## RAW DATA

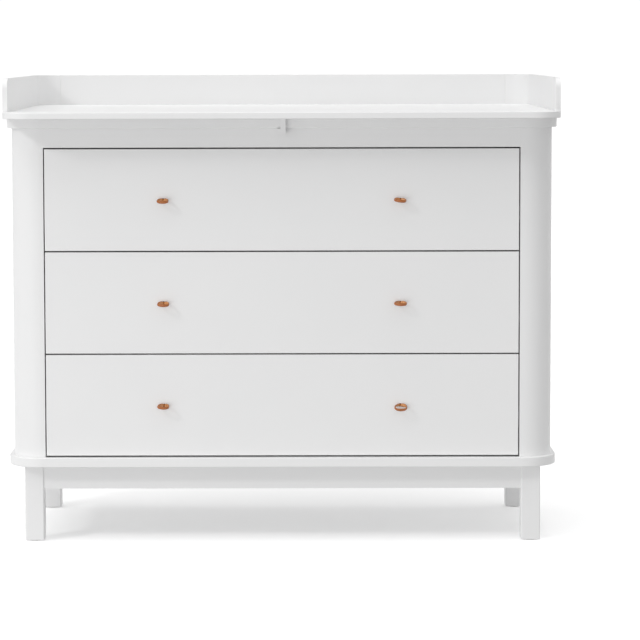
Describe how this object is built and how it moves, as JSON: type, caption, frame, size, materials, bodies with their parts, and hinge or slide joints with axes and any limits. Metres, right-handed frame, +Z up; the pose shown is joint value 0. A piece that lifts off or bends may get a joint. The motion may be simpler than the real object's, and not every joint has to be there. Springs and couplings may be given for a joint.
{
  "type": "changing table",
  "caption": "Wide white drawer cabinet on square legs with a deeper rimmed changing top that hooks over its front edge, and soft leather loop pulls.",
  "frame": {"origin": "on the floor, under the middle of the changing top (the whole object's outline)", "axes": "+Z up, -Y towards the person standing at the front, +X to that person's right"},
  "size_m": [1.15, 0.75, 0.97],
  "materials": {
    "white_lacquer": "satin white lacquer",
    "birch_plywood": "clear matt varnish",
    "beech_dowel": "bare, fluted",
    "zinc_steel": "zinc plated",
    "cognac_leather": "smooth vegetable-tanned",
    "glide_plastic": "matt",
    "pad_rubber": "translucent grey"
  },
  "bodies": {
    "cabinet": {"base_plate": "white_lacquer", "cabinet_top": "white_lacquer", "side_panel_left": "white_lacquer", "side_panel_right": "white_lacquer", "runner_panel_left": "white_lacquer", "runner_panel_right": "white_lacquer", "top_rail": "white_lacquer", "back_panel": "white_lacquer", "apron_front": "white_lacquer", "apron_back": "white_lacquer", "apron_left": "white_lacquer", "apron_right": "white_lacquer", "leg_front_left": "white_lacquer", "leg_front_right": "white_lacquer", "leg_rear_left": "white_lacquer", "leg_rear_right": "white_lacquer", "foot_glides": "glide_plastic", "apron_dowels": "beech_dowel", "leg_bolts": "zinc_steel", "carcass_dowels": "beech_dowel", "carcass_screws": "zinc_steel", "cabinet_runners": "zinc_steel", "runner_screws": "zinc_steel"},
    "changing_top": {"changing_board": "white_lacquer", "rim_left": "white_lacquer", "rim_right": "white_lacquer", "rim_back": "white_lacquer", "front_stop": "white_lacquer", "changing_top_screws": "zinc_steel", "top_pads": "pad_rubber"},
    "drawer_1": {"drawer_1_front": "white_lacquer", "drawer_1_side_left": "birch_plywood", "drawer_1_side_right": "birch_plywood", "drawer_1_back": "birch_plywood", "drawer_1_bottom": "birch_plywood", "drawer_1_dowels": "beech_dowel", "drawer_1_runners": "zinc_steel", "drawer_1_pull_left": "cognac_leather", "drawer_1_pull_right": "cognac_leather"},
    "middle_runners_1": {"middle_runners_1": "zinc_steel"},
    "drawer_2": {"drawer_2_front": "white_lacquer", "drawer_2_side_left": "birch_plywood", "drawer_2_side_right": "birch_plywood", "drawer_2_back": "birch_plywood", "drawer_2_bottom": "birch_plywood", "drawer_2_dowels": "beech_dowel", "drawer_2_runners": "zinc_steel", "drawer_2_pull_left": "cognac_leather", "drawer_2_pull_right": "cognac_leather"},
    "middle_runners_2": {"middle_runners_2": "zinc_steel"},
    "drawer_3": {"drawer_3_front": "white_lacquer", "drawer_3_side_left": "birch_plywood", "drawer_3_side_right": "birch_plywood", "drawer_3_back": "birch_plywood", "drawer_3_bottom": "birch_plywood", "drawer_3_dowels": "beech_dowel", "drawer_3_runners": "zinc_steel", "drawer_3_pull_left": "cognac_leather", "drawer_3_pull_right": "cognac_leather"},
    "middle_runners_3": {"middle_runners_3": "zinc_steel"}
  },
  "joints": [
    {"name": "changing_top_slide", "type": "slide", "parent": "cabinet", "child": "changing_top", "axis": [0, -1, 0], "range_m": [0, 0.25]},
    {"name": "drawer_1_slide", "type": "slide", "parent": "cabinet", "child": "drawer_1", "axis": [0, -1, 0], "range_m": [0, 0.36]},
    {"name": "middle_runners_1_slide", "type": "slide", "parent": "cabinet", "child": "middle_runners_1", "axis": [0, -1, 0], "range_m": [0, 0.18]},
    {"name": "drawer_2_slide", "type": "slide", "parent": "cabinet", "child": "drawer_2", "axis": [0, -1, 0], "range_m": [0, 0.36]},
    {"name": "middle_runners_2_slide", "type": "slide", "parent": "cabinet", "child": "middle_runners_2", "axis": [0, -1, 0], "range_m": [0, 0.18]},
    {"name": "drawer_3_slide", "type": "slide", "parent": "cabinet", "child": "drawer_3", "axis": [0, -1, 0], "range_m": [0, 0.36]},
    {"name": "middle_runners_3_slide", "type": "slide", "parent": "cabinet", "child": "middle_runners_3", "axis": [0, -1, 0], "range_m": [0, 0.18]}
  ],
  "couplings": [
    {"joint": "middle_runners_1_slide", "follows": "drawer_1_slide", "ratio": 0.5},
    {"joint": "middle_runners_2_slide", "follows": "drawer_2_slide", "ratio": 0.5},
    {"joint": "middle_runners_3_slide", "follows": "drawer_3_slide", "ratio": 0.5}
  ]
}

## WHAT NEEDS TO BE DONE
Every line above should be written out again exactly as it stands.

## RESULT
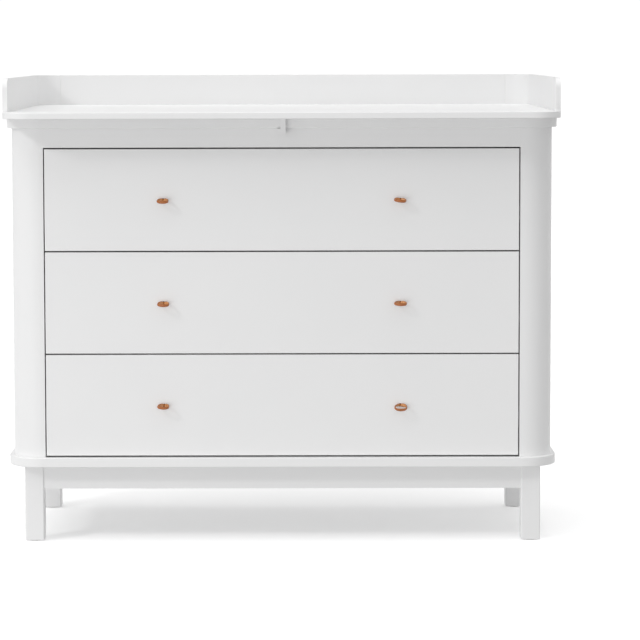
Describe how this object is built and how it moves, as JSON: type, caption, frame, size, materials, bodies with their parts, and hinge or slide joints with axes and any limits. Metres, right-handed frame, +Z up; the pose shown is joint value 0. A piece that lifts off or bends may get a joint. The motion may be simpler than the real object's, and not every joint has to be there. Springs and couplings may be given for a joint.
{
  "type": "changing table",
  "caption": "Wide white drawer cabinet on square legs with a deeper rimmed changing top that hooks over its front edge, and soft leather loop pulls.",
  "frame": {"origin": "on the floor, under the middle of the changing top (the whole object's outline)", "axes": "+Z up, -Y towards the person standing at the front, +X to that person's right"},
  "size_m": [1.15, 0.75, 0.97],
  "materials": {
    "white_lacquer": "satin white lacquer",
    "birch_plywood": "clear matt varnish",
    "beech_dowel": "bare, fluted",
    "zinc_steel": "zinc plated",
    "cognac_leather": "smooth vegetable-tanned",
    "glide_plastic": "matt",
    "pad_rubber": "translucent grey"
  },
  "bodies": {
    "cabinet": {"base_plate": "white_lacquer", "cabinet_top": "white_lacquer", "side_panel_left": "white_lacquer", "side_panel_right": "white_lacquer", "runner_panel_left": "white_lacquer", "runner_panel_right": "white_lacquer", "top_rail": "white_lacquer", "back_panel": "white_lacquer", "apron_front": "white_lacquer", "apron_back": "white_lacquer", "apron_left": "white_lacquer", "apron_right": "white_lacquer", "leg_front_left": "white_lacquer", "leg_front_right": "white_lacquer", "leg_rear_left": "white_lacquer", "leg_rear_right": "white_lacquer", "foot_glides": "glide_plastic", "apron_dowels": "beech_dowel", "leg_bolts": "zinc_steel", "carcass_dowels": "beech_dowel", "carcass_screws": "zinc_steel", "cabinet_runners": "zinc_steel", "runner_screws": "zinc_steel"},
    "changing_top": {"changing_board": "white_lacquer", "rim_left": "white_lacquer", "rim_right": "white_lacquer", "rim_back": "white_lacquer", "front_stop": "white_lacquer", "changing_top_screws": "zinc_steel", "top_pads": "pad_rubber"},
    "drawer_1": {"drawer_1_front": "white_lacquer", "drawer_1_side_left": "birch_plywood", "drawer_1_side_right": "birch_plywood", "drawer_1_back": "birch_plywood", "drawer_1_bottom": "birch_plywood", "drawer_1_dowels": "beech_dowel", "drawer_1_runners": "zinc_steel", "drawer_1_pull_left": "cognac_leather", "drawer_1_pull_right": "cognac_leather"},
    "middle_runners_1": {"middle_runners_1": "zinc_steel"},
    "drawer_2": {"drawer_2_front": "white_lacquer", "drawer_2_side_left": "birch_plywood", "drawer_2_side_right": "birch_plywood", "drawer_2_back": "birch_plywood", "drawer_2_bottom": "birch_plywood", "drawer_2_dowels": "beech_dowel", "drawer_2_runners": "zinc_steel", "drawer_2_pull_left": "cognac_leather", "drawer_2_pull_right": "cognac_leather"},
    "middle_runners_2": {"middle_runners_2": "zinc_steel"},
    "drawer_3": {"drawer_3_front": "white_lacquer", "drawer_3_side_left": "birch_plywood", "drawer_3_side_right": "birch_plywood", "drawer_3_back": "birch_plywood", "drawer_3_bottom": "birch_plywood", "drawer_3_dowels": "beech_dowel", "drawer_3_runners": "zinc_steel", "drawer_3_pull_left": "cognac_leather", "drawer_3_pull_right": "cognac_leather"},
    "middle_runners_3": {"middle_runners_3": "zinc_steel"}
  },
  "joints": [
    {"name": "changing_top_slide", "type": "slide", "parent": "cabinet", "child": "changing_top", "axis": [0, -1, 0], "range_m": [0, 0.25]},
    {"name": "drawer_1_slide", "type": "slide", "parent": "cabinet", "child": "drawer_1", "axis": [0, -1, 0], "range_m": [0, 0.36]},
    {"name": "middle_runners_1_slide", "type": "slide", "parent": "cabinet", "child": "middle_runners_1", "axis": [0, -1, 0], "range_m": [0, 0.18]},
    {"name": "drawer_2_slide", "type": "slide", "parent": "cabinet", "child": "drawer_2", "axis": [0, -1, 0], "range_m": [0, 0.36]},
    {"name": "middle_runners_2_slide", "type": "slide", "parent": "cabinet", "child": "middle_runners_2", "axis": [0, -1, 0], "range_m": [0, 0.18]},
    {"name": "drawer_3_slide", "type": "slide", "parent": "cabinet", "child": "drawer_3", "axis": [0, -1, 0], "range_m": [0, 0.36]},
    {"name": "middle_runners_3_slide", "type": "slide", "parent": "cabinet", "child": "middle_runners_3", "axis": [0, -1, 0], "range_m": [0, 0.18]}
  ],
  "couplings": [
    {"joint": "middle_runners_1_slide", "follows": "drawer_1_slide", "ratio": 0.5},
    {"joint": "middle_runners_2_slide", "follows": "drawer_2_slide", "ratio": 0.5},
    {"joint": "middle_runners_3_slide", "follows": "drawer_3_slide", "ratio": 0.5}
  ]
}